KHENPO'S BLOG

Buddhism has never meant to conquer anything or anyone. The Buddha also said that he cared not in the least the victory of fighting with another man, but most emphatically the victory from the battle with one’s own mind.

- Quote from The Right View, "Buddhism—the Definition"

If you would like to know more about karma, you can read the fourth chapter of the Abhidharma-kosha-shastra, which clearly explains the workings of cause and effect.

If we have neither attained any realization nor dedicated merit, but are constantly filled with anger, virtuous karma will be destroyed very easily. For ordinary people, the best way to save accumulated good karma is dedication of merit.

Some regard Buddhism as a kind of belief. Belief also means faith. Of course faith is needed in Buddhism, but it would be oversimplified to regard Buddhism as a belief since keeping faith is only one of the aspects of Buddhism.  The foundation and the priority of Buddhism are not about belief, but wisdom and compassion.  

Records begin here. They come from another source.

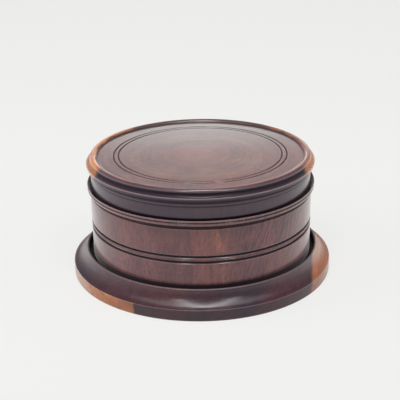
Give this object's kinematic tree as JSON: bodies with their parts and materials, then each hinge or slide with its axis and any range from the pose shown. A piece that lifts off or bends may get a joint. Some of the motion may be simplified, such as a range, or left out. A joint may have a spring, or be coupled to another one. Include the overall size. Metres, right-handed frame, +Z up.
{
  "type": "dip pen holder",
  "caption": "Round turned hardwood desk box on a moulded plinth; its flat ringed lid lifts off a drilled block that stands dip pens round a nib well.",
  "frame": {"origin": "centre of the foot, on the surface the holder stands on", "axes": "+Z up along the axis of the turning; the side that the picture sees faces -Y"},
  "size_m": [0.12, 0.12, 0.0556],
  "materials": {
    "polished_rosewood": "gloss varnish over purple-brown rosewood with orange sapwood",
    "oiled_rosewood": "oiled end grain, satin",
    "green_baize": "matt woollen baize",
    "brass_screw": "satin"
  },
  "bodies": {
    "holder": {"plinth": "polished_rosewood", "drum": "polished_rosewood", "pen_block_base": "oiled_rosewood", "pen_block_core": "oiled_rosewood", "pen_block_wedge_1": "oiled_rosewood", "pen_block_wedge_2": "oiled_rosewood", "pen_block_wedge_3": "oiled_rosewood", "pen_block_wedge_4": "oiled_rosewood", "pen_block_wedge_5": "oiled_rosewood", "pen_block_wedge_6": "oiled_rosewood", "baize_pad": "green_baize", "plinth_screw_1": "brass_screw", "plinth_screw_2": "brass_screw", "plinth_screw_3": "brass_screw"},
    "lid": {"lid": "polished_rosewood"}
  },
  "joints": [
    {"name": "lid_lift", "type": "slide", "parent": "holder", "child": "lid", "axis": [0, 0, 1], "range_m": [0, 0.06]}
  ]
}
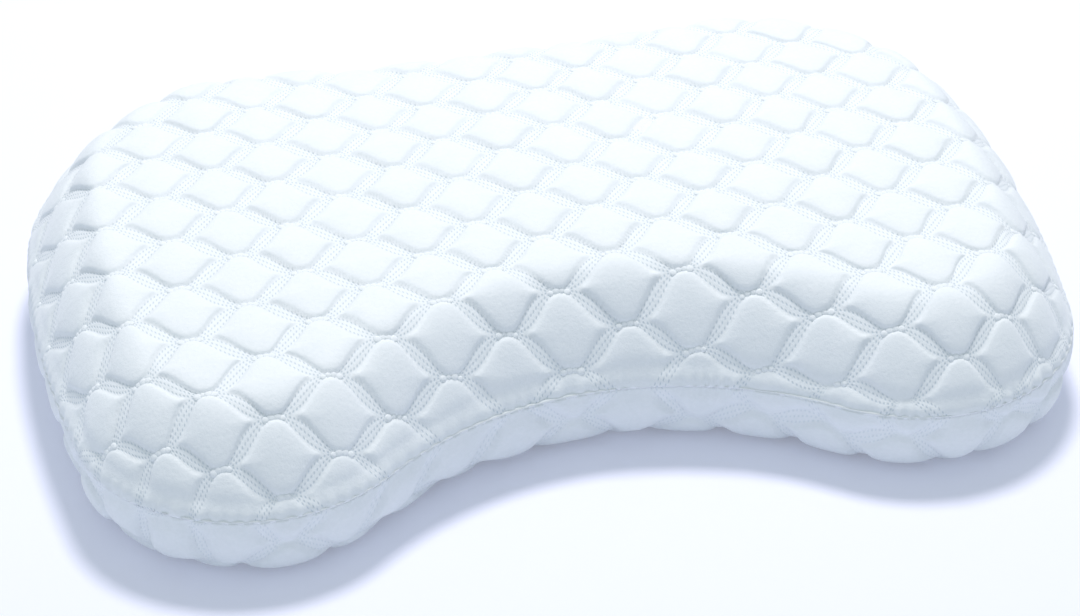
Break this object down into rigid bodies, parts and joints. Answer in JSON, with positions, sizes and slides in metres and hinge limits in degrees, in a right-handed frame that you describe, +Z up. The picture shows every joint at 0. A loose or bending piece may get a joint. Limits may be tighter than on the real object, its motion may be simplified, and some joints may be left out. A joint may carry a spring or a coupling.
{
  "type": "contour neck pillow",
  "caption": "Kidney-shaped contour foam pillow for supporting the neck, in a quilted removable cover with a zip along its shallow side.",
  "frame": {"origin": "centre of the underside's bounding box, on the surface that the pillow lies on", "axes": "+X along the long side, -Y out of the deep shoulder recess, +Y out of the shallow head recess with the zip, +Z up"},
  "size_m": [0.6, 0.41, 0.1049],
  "materials": {
    "cover": "white brushed stretch knit, quilted",
    "wadding": "polyester fibre wadding",
    "liner": "thin stretch knit",
    "foam": "moulded open-cell foam with a smooth skin",
    "thread": "overlocked fabric edge",
    "tape": "woven zip tape",
    "coil": "nylon filament",
    "metal": "nickel-plated zinc",
    "label": "blank satin ribbon"
  },
  "bodies": {
    "pillow": {"foam_core": "foam", "liner_top": "liner", "liner_bottom": "liner", "wadding_top": "wadding", "wadding_bottom": "wadding", "cover_panel_top": "cover", "cover_panel_bottom": "cover", "seam_allowance": "thread", "care_label": "label", "zip_tape_upper": "tape", "zip_tape_lower": "tape", "zip_coil_upper": "coil", "zip_coil_lower": "coil", "zip_top_stop_upper": "metal", "zip_top_stop_lower": "metal", "zip_bottom_stop": "metal"},
    "slider": {"zip_slider": "metal"},
    "pull": {"zip_pull_tab": "metal"}
  },
  "joints": [
    {"name": "zip_travel", "type": "hinge", "parent": "pillow", "child": "slider", "pos_m": [0, 1.04514, 0.045], "axis": [0, 0, 1], "range_deg": [0, 13.6]},
    {"name": "pull_flip", "type": "hinge", "parent": "slider", "child": "pull", "pos_m": [-0.10065, 0.20173, 0.045], "axis": [0, 0, 1], "range_deg": [0, 168]}
  ]
}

- Quote from The Right View, "Buddhism—the Definition"

Under normal circumstances, what we do now, either good or bad, definitely will affect future karmic results but not quite so imminently the manifestation of karma at present. However, exceptions are possible with special circumstances.

Knowing virtuous karma is, like dreams, intrinsically illusory. If we can contemplate in this way, even if anger arises, it cannot destroy the root of virtue.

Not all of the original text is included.